Kiri-kanan: Kebun raya ini juga dilengkapi dengan kebun binatang mini; danau dengan unggas yang bebas berenang.

Apa sebenarnya yang membuat SBG begitu spesial di mata dunia? Pertanyaan yang agak chauvinistic, kenapa bukan Kebun Raya Bogor—yang nyata-nyata lebih luas lima hektare dan lebih tua 42 tahun—yang dilantik oleh UNESCO?

Eksplorasi saya di SBG dimulai dari gerbang Tanglin. Mula-mulanya saya disambut oleh pagar besi bermotif tanaman. Di dekat gerbang tidak ada pedagang kaki lima dan pengamen. Tidak ada pula lahan parkir liar dan kerumunan angkot. Rapi dan tertib. Khas Singapura. Menyusuri jalan aspal yang membentang lapang, tubuh saya disejukkan oleh angin semilir. Pohon rindang berbaris sepanjang mata memandang.

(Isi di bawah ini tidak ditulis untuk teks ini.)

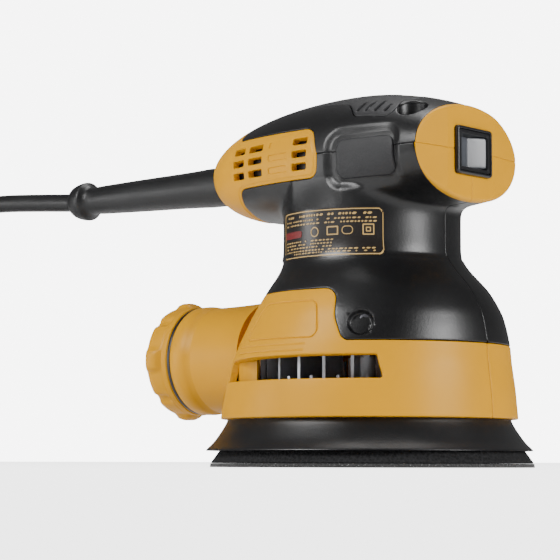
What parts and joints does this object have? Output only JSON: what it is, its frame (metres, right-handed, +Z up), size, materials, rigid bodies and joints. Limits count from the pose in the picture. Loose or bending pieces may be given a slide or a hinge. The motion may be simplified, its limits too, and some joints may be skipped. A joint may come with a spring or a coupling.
{
  "type": "random orbital sander",
  "caption": "Corded palm-grip random orbital sander with a round foam-backed pad, finned fan behind an exhaust window, rear dust port and coiled mains lead.",
  "frame": {"origin": "centre of the sanding face, on the motor's axis", "axes": "+X towards the switch end, -X towards the cord and dust port, +Z up from the sanding face along the motor's axis"},
  "size_m": [0.4709, 0.126, 0.1442],
  "materials": {
    "body_black": "satin moulded plastic, fine texture",
    "body_yellow": "satin moulded plastic, yellow",
    "grip_rubber": "soft overmould with ribs",
    "badge": "plain satin plate",
    "label": "satin printed film with a thin border",
    "skirt_rubber": "matt rubber",
    "screw_steel": "zinc plated",
    "lamination": "stacked laminations",
    "copper": "enamelled copper wire",
    "cast_alloy": "as cast",
    "fan_alloy": "bright cast blades",
    "inner_plastic": "glass-filled moulding",
    "bearing_steel": "ground and polished",
    "carbon": "pressed carbon",
    "brass": "rolled sheet",
    "switch_face": "satin rocker",
    "cord_rubber": "matt rubber sheath",
    "tie_webbing": "woven hook-and-loop strap",
    "pad_plastic": "glass-filled moulding",
    "pad_foam": "closed-cell foam",
    "hook_layer": "hook fastener"
  },
  "bodies": {
    "housing": {"housing_right": "body_black", "housing_left": "body_black", "top_cover": "body_black", "palm_grip": "grip_rubber", "badge": "badge", "side_grip_right": "grip_rubber", "side_grip_left": "grip_rubber", "nose_cap_upper": "body_yellow", "nose_cap_right": "body_yellow", "nose_cap_left": "body_yellow", "rear_grille": "body_yellow", "rating_label": "label", "shroud_right": "body_yellow", "shroud_left": "body_yellow", "dust_port": "body_yellow", "dust_skirt": "skirt_rubber", "top_cover_screws": "screw_steel", "housing_screws": "screw_steel", "bearing_plate_screws": "screw_steel", "stator_core": "lamination", "stator_coils": "copper", "bearing_plate": "cast_alloy", "fan_baffle": "cast_alloy", "upper_bearing_seat": "inner_plastic", "upper_bearing_outer": "bearing_steel", "lower_bearing_outer": "bearing_steel", "brush_holders": "brass", "brushes": "carbon", "brush_springs": "screw_steel", "switch_body": "inner_plastic", "switch_bezel": "body_black", "cord_clamp": "inner_plastic", "strain_relief": "cord_rubber", "power_cord": "cord_rubber", "cord_coil": "cord_rubber", "cord_tail": "cord_rubber", "cord_tie": "tie_webbing", "plug_body": "cord_rubber", "plug_blades": "brass"},
    "rotor": {"rotor_shaft": "bearing_steel", "rotor_core": "lamination", "commutator": "copper", "rotor_windings": "copper", "upper_bearing_inner": "bearing_steel", "upper_bearing_balls": "bearing_steel", "lower_bearing_inner": "bearing_steel", "lower_bearing_balls": "bearing_steel", "impeller": "fan_alloy", "eccentric": "cast_alloy", "pad_bearing_outer": "bearing_steel"},
    "pad": {"pad_bearing_inner": "bearing_steel", "pad_bearing_balls": "bearing_steel", "pad_spindle": "bearing_steel", "pad_plate": "pad_plastic", "pad_foam": "pad_foam", "hook_face": "hook_layer", "pad_screws": "screw_steel"},
    "rocker": {"switch_rocker": "switch_face"},
    "collar": {"dust_collar": "body_yellow"}
  },
  "joints": [
    {"name": "rotor_spin", "type": "hinge", "parent": "housing", "child": "rotor", "pos_m": [0, 0, 0.06], "axis": [0, 0, 1], "continuous": true},
    {"name": "pad_spin", "type": "hinge", "parent": "rotor", "child": "pad", "pos_m": [0.0013, 0, 0.018], "axis": [0, 0, 1], "continuous": true},
    {"name": "switch_rock", "type": "hinge", "parent": "housing", "child": "rocker", "pos_m": [0.045, 0, 0.1184], "axis": [0, 0, 1], "range_deg": [0, 20]},
    {"name": "dust_collar_turn", "type": "hinge", "parent": "housing", "child": "collar", "pos_m": [-0.093, 0, 0.0434], "axis": [1, 0, 0], "range_deg": [0, 30]}
  ]
}
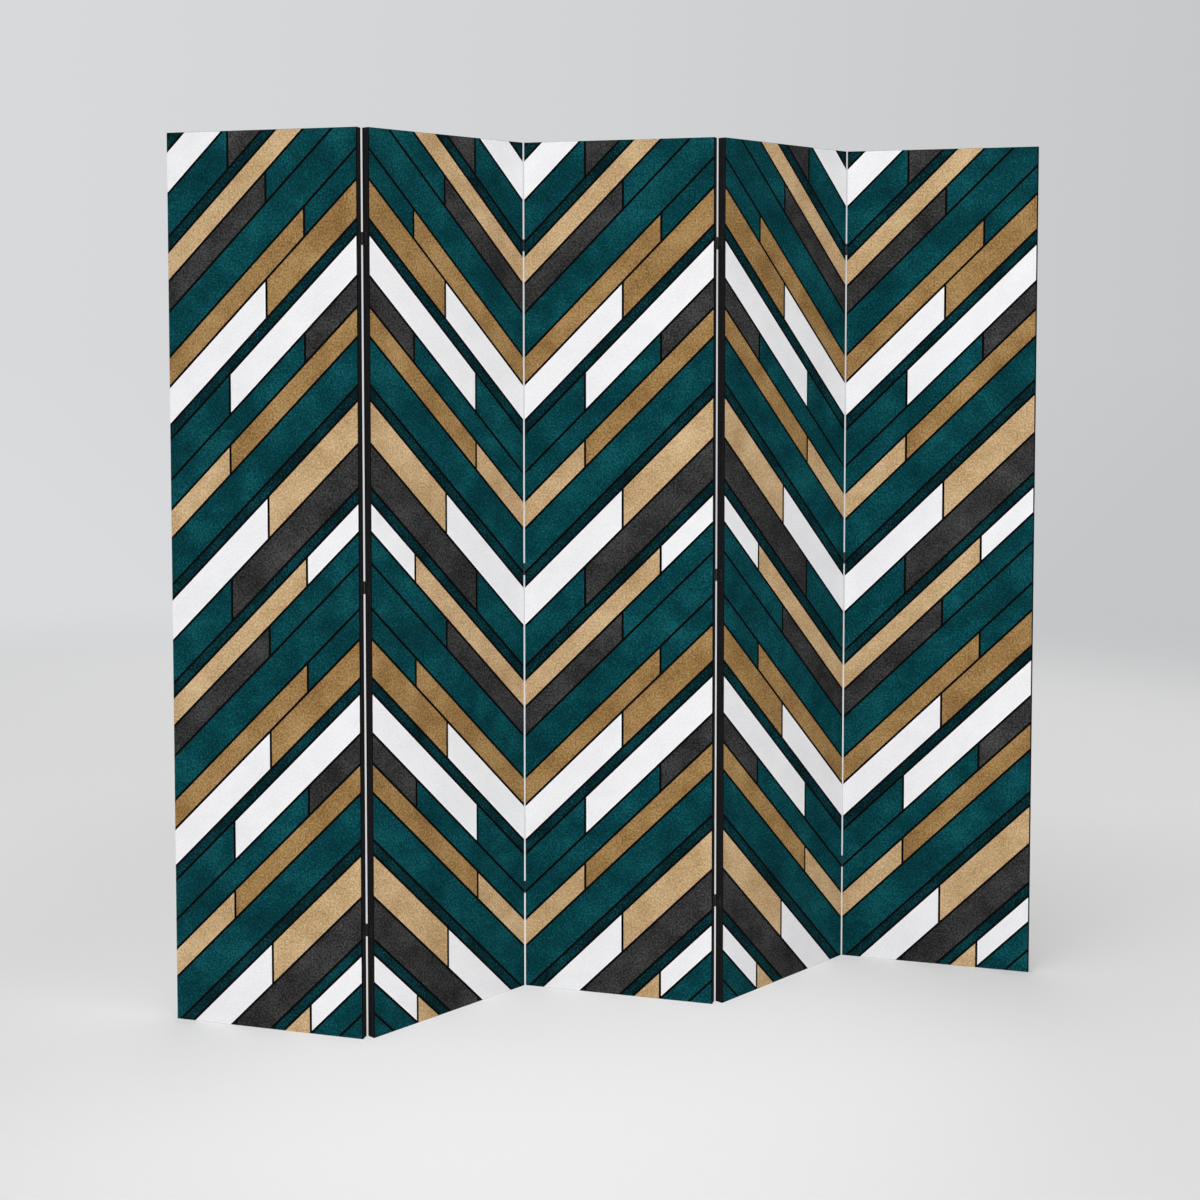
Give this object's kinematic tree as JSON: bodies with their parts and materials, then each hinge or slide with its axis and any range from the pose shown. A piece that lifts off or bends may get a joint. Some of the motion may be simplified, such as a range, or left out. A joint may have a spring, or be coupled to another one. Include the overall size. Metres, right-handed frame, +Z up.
{
  "type": "folding screen",
  "caption": "Free-standing folding screen: canvas panels on slim wooden frames, hinged edge to edge in a zigzag that folds flat.",
  "frame": {"origin": "middle of the middle panel's foot, at floor level, which is the centre of the whole zigzag", "axes": "+X along the screen from its left end to its right end, +Y to the back (the printed faces look towards -Y), +Z up"},
  "size_m": [1.781, 0.2186, 1.76],
  "materials": {
    "printed_canvas": "matt printed canvas in teal, tan, charcoal and white with black outlines, black edges, bare off-white cloth on the reverse",
    "frame_wood": "planed unfinished softwood",
    "hinge_steel": "satin black"
  },
  "bodies": {
    "panel_1": {"panel_1_canvas": "printed_canvas", "panel_1_left_stile": "frame_wood", "panel_1_right_stile": "frame_wood", "panel_1_bottom_rail": "frame_wood", "panel_1_middle_rail": "frame_wood", "panel_1_top_rail": "frame_wood", "hinge_1_2_bottom_left_leaf": "hinge_steel", "hinge_1_2_middle_left_leaf": "hinge_steel", "hinge_1_2_top_left_leaf": "hinge_steel"},
    "panel_2": {"panel_2_canvas": "printed_canvas", "panel_2_left_stile": "frame_wood", "panel_2_right_stile": "frame_wood", "panel_2_bottom_rail": "frame_wood", "panel_2_middle_rail": "frame_wood", "panel_2_top_rail": "frame_wood", "hinge_1_2_bottom_right_leaf": "hinge_steel", "hinge_1_2_middle_right_leaf": "hinge_steel", "hinge_1_2_top_right_leaf": "hinge_steel", "hinge_2_3_bottom_left_leaf": "hinge_steel", "hinge_2_3_middle_left_leaf": "hinge_steel", "hinge_2_3_top_left_leaf": "hinge_steel"},
    "panel_3": {"panel_3_canvas": "printed_canvas", "panel_3_left_stile": "frame_wood", "panel_3_right_stile": "frame_wood", "panel_3_bottom_rail": "frame_wood", "panel_3_middle_rail": "frame_wood", "panel_3_top_rail": "frame_wood", "hinge_2_3_bottom_right_leaf": "hinge_steel", "hinge_2_3_middle_right_leaf": "hinge_steel", "hinge_2_3_top_right_leaf": "hinge_steel", "hinge_3_4_bottom_left_leaf": "hinge_steel", "hinge_3_4_middle_left_leaf": "hinge_steel", "hinge_3_4_top_left_leaf": "hinge_steel"},
    "panel_4": {"panel_4_canvas": "printed_canvas", "panel_4_left_stile": "frame_wood", "panel_4_right_stile": "frame_wood", "panel_4_bottom_rail": "frame_wood", "panel_4_middle_rail": "frame_wood", "panel_4_top_rail": "frame_wood", "hinge_3_4_bottom_right_leaf": "hinge_steel", "hinge_3_4_middle_right_leaf": "hinge_steel", "hinge_3_4_top_right_leaf": "hinge_steel", "hinge_4_5_bottom_left_leaf": "hinge_steel", "hinge_4_5_middle_left_leaf": "hinge_steel", "hinge_4_5_top_left_leaf": "hinge_steel"},
    "panel_5": {"panel_5_canvas": "printed_canvas", "panel_5_left_stile": "frame_wood", "panel_5_right_stile": "frame_wood", "panel_5_bottom_rail": "frame_wood", "panel_5_middle_rail": "frame_wood", "panel_5_top_rail": "frame_wood", "hinge_4_5_bottom_right_leaf": "hinge_steel", "hinge_4_5_middle_right_leaf": "hinge_steel", "hinge_4_5_top_right_leaf": "hinge_steel"}
  },
  "joints": [
    {"name": "fold_2_3", "type": "hinge", "parent": "panel_3", "child": "panel_2", "pos_m": [-0.17841, 0.09325, 0.88], "axis": [0, 0, 1], "range_deg": [-61, 119]},
    {"name": "fold_1_2", "type": "hinge", "parent": "panel_2", "child": "panel_1", "pos_m": [-0.53523, -0.09325, 0.88], "axis": [0, 0, -1], "range_deg": [-61, 119]},
    {"name": "fold_3_4", "type": "hinge", "parent": "panel_3", "child": "panel_4", "pos_m": [0.17841, -0.09325, 0.88], "axis": [0, 0, 1], "range_deg": [-61, 119]},
    {"name": "fold_4_5", "type": "hinge", "parent": "panel_4", "child": "panel_5", "pos_m": [0.53523, 0.09325, 0.88], "axis": [0, 0, -1], "range_deg": [-61, 119]}
  ],
  "couplings": [
    {"joint": "fold_3_4", "follows": "fold_2_3", "ratio": 1}
  ]
}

Daun dan dahan saling sengkarut membentuk kanopi yang membendung terik.

Di jalur pejalan kaki, sejumlah pelari lalu-lalang. Di lapangan hijau, anak-anak berseliweran menggemakan tawa. “Suasana di sini enak. Cocok untuk keluarga,” ujar fotografer saya, pria Indonesia yang bermukim di Singapura. Dia juga bercerita tentang rutinitas keluarganya berkunjung ke kebun ini. “Paling santai-santai saja dan main di taman. Akhir pekan paling ramai.” Kendati ramai manusia, SBG senantiasa resik, fakta yang menakjubkan mengingat tempat ini beroperasi sejak pukul lima pagi hingga tengah malam, saban hari. Satu-satunya sampah yang saya lihat adalah daun yang berserakan.

Singapore Botanic Garden juga jadi tempat favorit bagi para warga unbtuk berolahraga.

Itu pun tidak bisa disebut sampah. Oleh pengelola, daun-daun kering tidak dibakar, melainkan diolah menjadi humus penyubur tanah. SBG bagaikan Central Park versi Singapura. Majalah TIME menjulukinya “hutan kota terbaik di Asia.” Tempat ini bukan cuma pabrik oksigen yang menghidupi kota, tapi juga ruang publik yang mengobati kerinduan kita pada gemeresik ranting, ranumnya bunga, juga nikmatnya berteduh di kaki pohon. “Suasananya tenang. Saking luasnya, kita punya banyak tempat untuk menyendiri,” ujar Juliana, wanita lokal yang mengaku gemar menyepi di SBG.